Plaintiffs allege in the complaint that this letter constitutes an injurious falsehood to Friedman in light of the White Plains City Court's directive to Westchester to allow Arthur possession of the store, and that the letter was false in light of the later dismissal of the summary proceeding.

The elements of a cause of action for defamation "are a false statement, published without privilege or authorization to a third party, constituting fault as judged by, at a minimum, a negligence standard, and it must either cause special harm or constitute defamation per se." Dillon v. City of New York, 261 AD2d 34, 38 (1st Dep't 1999) (citing Restatement (Second) of Torts § 558). CPLR 3016 (a) provides that when pleading a cause of action for defamation, "the particular words complained of shall be set forth in the complaint." "The complaint also must allege the time, place and manner of the false statement and specify to whom it was made." Dillon, 261 AD2d at 38 (citations omitted).

"On a motion to dismiss a claim for libel on the ground that the offending statement is not defamatory, the court must determine whether the contested statements are reasonably susceptible of a defamatory connotation. In determining [this] the court must examine not only the particular words claimed by the plaintiff to be defamatory but the entire communication in which those words appeared. The court must also read the alleged defamatory words against the background of their issuance, giving due consideration to the circumstances underlying the publication of the communication in which the words appeared." Cordero v. NYP Holdings, Inc., 64 AD3d 407, 412-13(1st Dep't 2009) (internal citations omitted).

Here, the allegations satisfy the specificity requirements of CPLR 3016(a), and also adequately set for the time, place and manner of the alleged false statement and specify to whom it was made. However, "truth provides a complete defense to defamation claims." Dillon, 261 AD2d at 39 (citations omitted). See also Panghat v. New York Downtown Hosp., [*7]85 AD3d 473 (1st Dep't 2011) ("the truth or substantial truth of the statements is a complete defense to the claim of defamation").

The letter at issue was dated October 27, 2009. Pursuant to the default judgment, Arthur was evicted on October 26, 2009. The order to show cause signed by the White Plains City Court on October 26, 2009, contained contradictory language, indicating both that Arthur should be allowed access only to remove its possessions, and also that Arthur should be restored to the premises. In light of the default judgment of eviction then in effect against Arthur, as well as the language in the order to show cause, drafted by plaintiffs, the statements contained in the letter directing Arthur to make an appointment to remove its equipment and furnishings cannot be deemed an injurious falsehood. Cordero, 64 AD3d at 413. The fact that the White Plains City Court later amended the language of the order to show cause and eventually dismissed the petition altogether does not affect the truth of the statements made in the letter at the time they were issued.
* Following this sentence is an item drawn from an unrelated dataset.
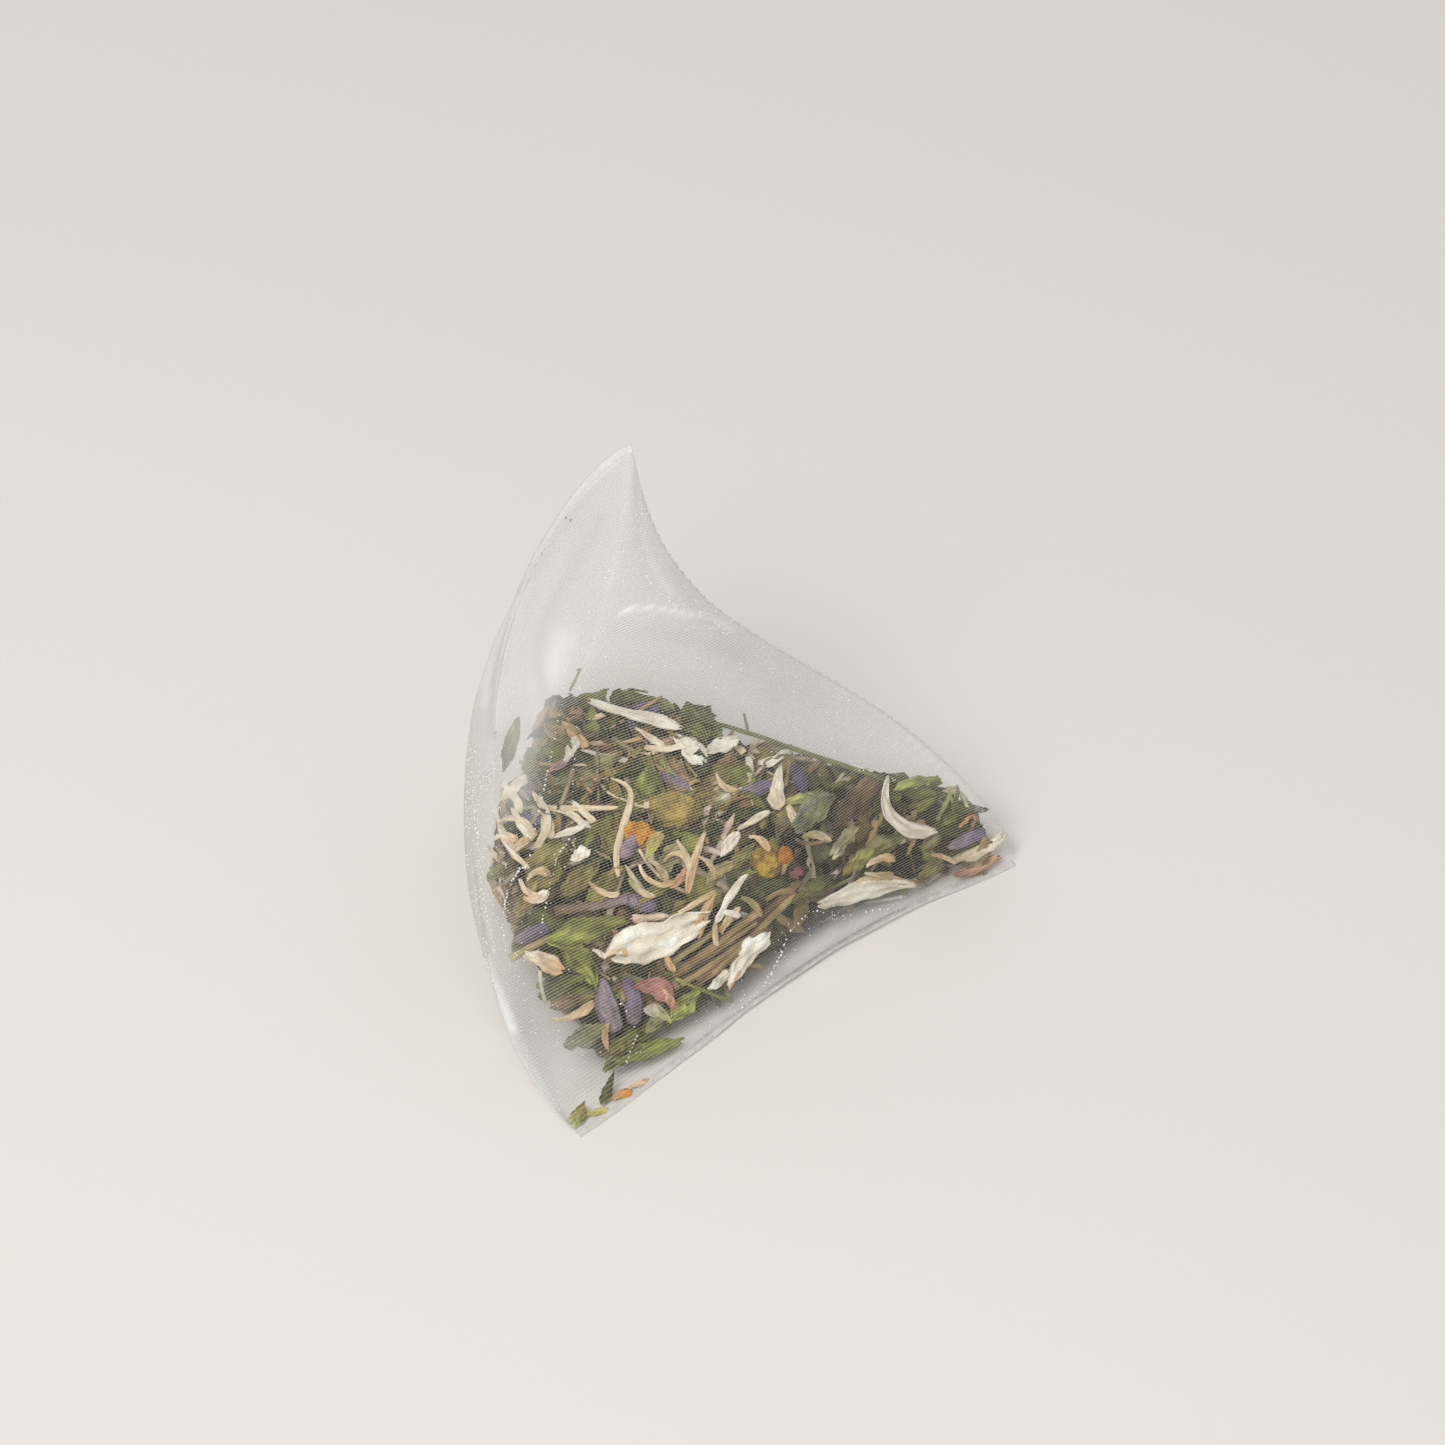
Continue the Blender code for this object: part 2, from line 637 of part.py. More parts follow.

Accordingly, Westchester's motion to dismiss the cause of action for defamation is granted for failure to state a cause of action.

In accordance with the foregoing, it is

ORDERED that the motion by plaintiffs Arthur at the Westchester, Inc., d/b/a Arthur and Evgeny Friedman to dismiss certain affirmative defenses is granted only to the extent that defendant Westchester Mall, LLC's first, second, third, fourth, fifth, seventh, eighth, twelfth, thirteenth, fourteenth, fifteenth, sixteenth, eighteenth, nineteenth, twentieth, twenty-first, twenty-fifth, twenty-sixth and twenty-seventh affirmative defenses are dismissed, and is denied as it pertains to the sixth, ninth, tenth, eleventh, seventeenth, twenty-second, twenty-third and twenty-fourth affirmative defenses for the reasons set forth on the record on August 3, 2011 ; and it is further

ORDERED that plaintiffs' motion to dismiss defendant's counterclaims as they pertain to plaintiff Evgeny Friedman is denied; and it is further

ORDERED that plaintiffs' motion to strike defendant's jury demand is granted for the reasons set forth on the record on August 3, 2011; and it is further

ORDERED that plaintiffs' motion for partial summary judgment as to liability on plaintiffs' first and second causes of action for wrongful eviction is granted, with the issue of damages on these two causes of action to be tried with the remaining causes of action and counterclaims; and it is further

ORDERED that plaintiffs' unopposed motion to discontinue the sixth cause of action is granted and the sixth cause of action is severed and discontinued; and it is further

ORDERED that defendant's cross motion for summary judgment on its first and second counterclaims is denied for the reasons set forth on the record on August 3, 2011; and it is further

ORDERED that defendant's cross motion for an order granting a trial by jury is denied for the reasons set forth on the record on August 3, 2011; and it is further

ORDERED that defendant's cross motion to dismiss plaintiffs' defamation cause of action for failure to state a claim is granted and the cause of action is dismissed. [*8]

.This constitutes the decision and order of the Court.

Dated:New York, New York

February 15, 2012

E N T E R:

_____________________________

Saliann Scarpulla, J.S.C. Footnotes

Footnote 1: At the hearing, the White Plains City Court clarified the language of the order to show cause by removing the language regarding the " limited purpose of obtaining its possession."

Footnote 2: Any attempt to make such an argument would be fruitless, as Westchester had a full and fair opportunity to litigate this issue before the White Plains City Court. The Court held an oral argument, and entertained full briefing, including reply and sur-reply papers, before rendering its written decision.

Footnote 3: Westchester already raised this argument regarding the alleged ambiguity in the order to show cause at the October 30, 2009 hearing before the White Plains Court. At that time the Court, over Westchester's objection, removed the language "and are further ordered to permit respondent access for the limited purpose of obtaining it's [sic] possessions" from the Order to Show Cause, thereby removing any potential ambiguity. As Westchester acknowledges in its moving papers. Further, the Court stated clearly "[Arthur] is allowed to re-enter . . . They are back in." As the Court removed the complained of language from the Order to Show Cause, this argument is now moot.